Exercise aim: Wherever the string "parts" occurs in a line of these records, report that line.

Scripts that build objects:

━━━━━━━━━━━━━━━━

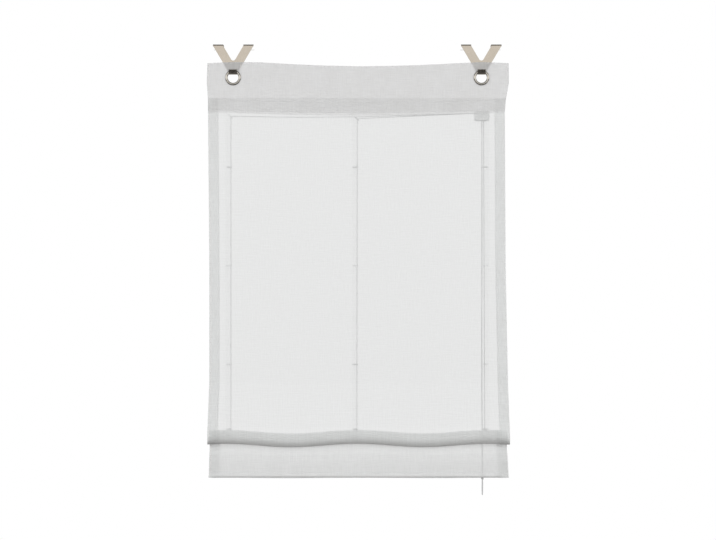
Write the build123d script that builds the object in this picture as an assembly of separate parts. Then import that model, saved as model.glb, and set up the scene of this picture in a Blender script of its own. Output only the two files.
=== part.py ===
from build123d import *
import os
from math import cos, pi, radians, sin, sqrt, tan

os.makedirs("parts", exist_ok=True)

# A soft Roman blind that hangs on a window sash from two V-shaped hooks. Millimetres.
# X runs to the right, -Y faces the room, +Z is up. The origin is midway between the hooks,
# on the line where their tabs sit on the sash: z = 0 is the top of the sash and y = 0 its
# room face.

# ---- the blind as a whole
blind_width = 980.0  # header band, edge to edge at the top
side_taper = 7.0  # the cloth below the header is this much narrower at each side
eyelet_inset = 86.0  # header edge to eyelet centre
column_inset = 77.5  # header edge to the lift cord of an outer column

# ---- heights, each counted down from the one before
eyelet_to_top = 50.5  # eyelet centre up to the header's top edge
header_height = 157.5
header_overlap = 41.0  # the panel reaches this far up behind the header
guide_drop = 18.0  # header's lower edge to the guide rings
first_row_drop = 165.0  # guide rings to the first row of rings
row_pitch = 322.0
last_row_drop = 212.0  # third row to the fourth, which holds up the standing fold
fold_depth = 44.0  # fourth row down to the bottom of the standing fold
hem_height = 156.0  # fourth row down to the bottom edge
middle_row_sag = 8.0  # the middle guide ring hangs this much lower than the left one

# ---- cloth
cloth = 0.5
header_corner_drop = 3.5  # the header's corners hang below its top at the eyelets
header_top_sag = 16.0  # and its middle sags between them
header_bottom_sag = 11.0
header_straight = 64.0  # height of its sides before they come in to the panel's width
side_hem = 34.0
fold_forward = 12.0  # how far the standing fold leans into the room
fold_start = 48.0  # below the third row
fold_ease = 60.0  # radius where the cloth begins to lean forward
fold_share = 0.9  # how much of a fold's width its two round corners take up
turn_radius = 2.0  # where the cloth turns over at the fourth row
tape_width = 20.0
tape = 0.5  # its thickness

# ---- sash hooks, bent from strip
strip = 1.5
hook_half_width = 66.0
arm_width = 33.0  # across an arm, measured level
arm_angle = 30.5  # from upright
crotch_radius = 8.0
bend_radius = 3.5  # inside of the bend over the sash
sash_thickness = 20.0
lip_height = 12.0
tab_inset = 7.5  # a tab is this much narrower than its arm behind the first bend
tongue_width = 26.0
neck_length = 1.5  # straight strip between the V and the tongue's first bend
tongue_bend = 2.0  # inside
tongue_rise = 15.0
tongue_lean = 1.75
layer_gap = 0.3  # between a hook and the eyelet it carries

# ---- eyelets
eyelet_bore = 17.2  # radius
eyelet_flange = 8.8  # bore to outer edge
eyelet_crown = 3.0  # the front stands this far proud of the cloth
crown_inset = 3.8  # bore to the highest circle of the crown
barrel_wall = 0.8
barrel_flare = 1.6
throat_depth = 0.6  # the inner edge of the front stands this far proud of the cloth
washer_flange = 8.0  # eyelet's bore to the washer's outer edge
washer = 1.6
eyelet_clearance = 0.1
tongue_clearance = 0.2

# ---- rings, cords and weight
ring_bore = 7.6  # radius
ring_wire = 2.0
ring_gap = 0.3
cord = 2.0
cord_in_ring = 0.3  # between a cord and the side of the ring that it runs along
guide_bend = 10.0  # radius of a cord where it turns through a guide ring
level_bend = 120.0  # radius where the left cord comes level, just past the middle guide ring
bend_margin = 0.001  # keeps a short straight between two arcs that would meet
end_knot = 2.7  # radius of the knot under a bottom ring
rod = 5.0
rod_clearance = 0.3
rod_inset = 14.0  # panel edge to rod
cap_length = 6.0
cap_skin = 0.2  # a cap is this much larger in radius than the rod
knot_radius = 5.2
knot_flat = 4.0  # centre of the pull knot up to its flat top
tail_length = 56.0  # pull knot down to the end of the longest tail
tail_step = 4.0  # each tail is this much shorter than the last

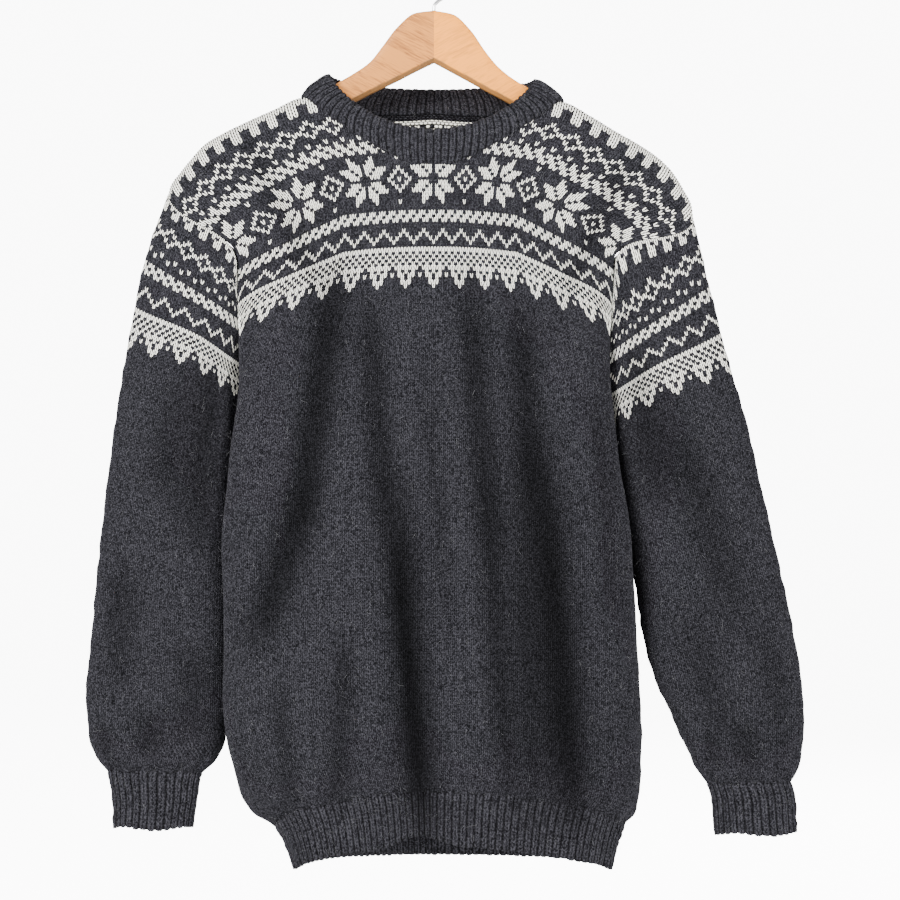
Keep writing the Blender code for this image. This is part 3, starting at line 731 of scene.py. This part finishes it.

━━━━━━━━━━━━━━━━

Task answer:
Write the build123d script that builds the object in this picture as an assembly of separate parts. Then import that model, saved as model.glb, and set up the scene of this picture in a Blender script of its own. Output only the two files.
os.makedirs("parts", exist_ok=True)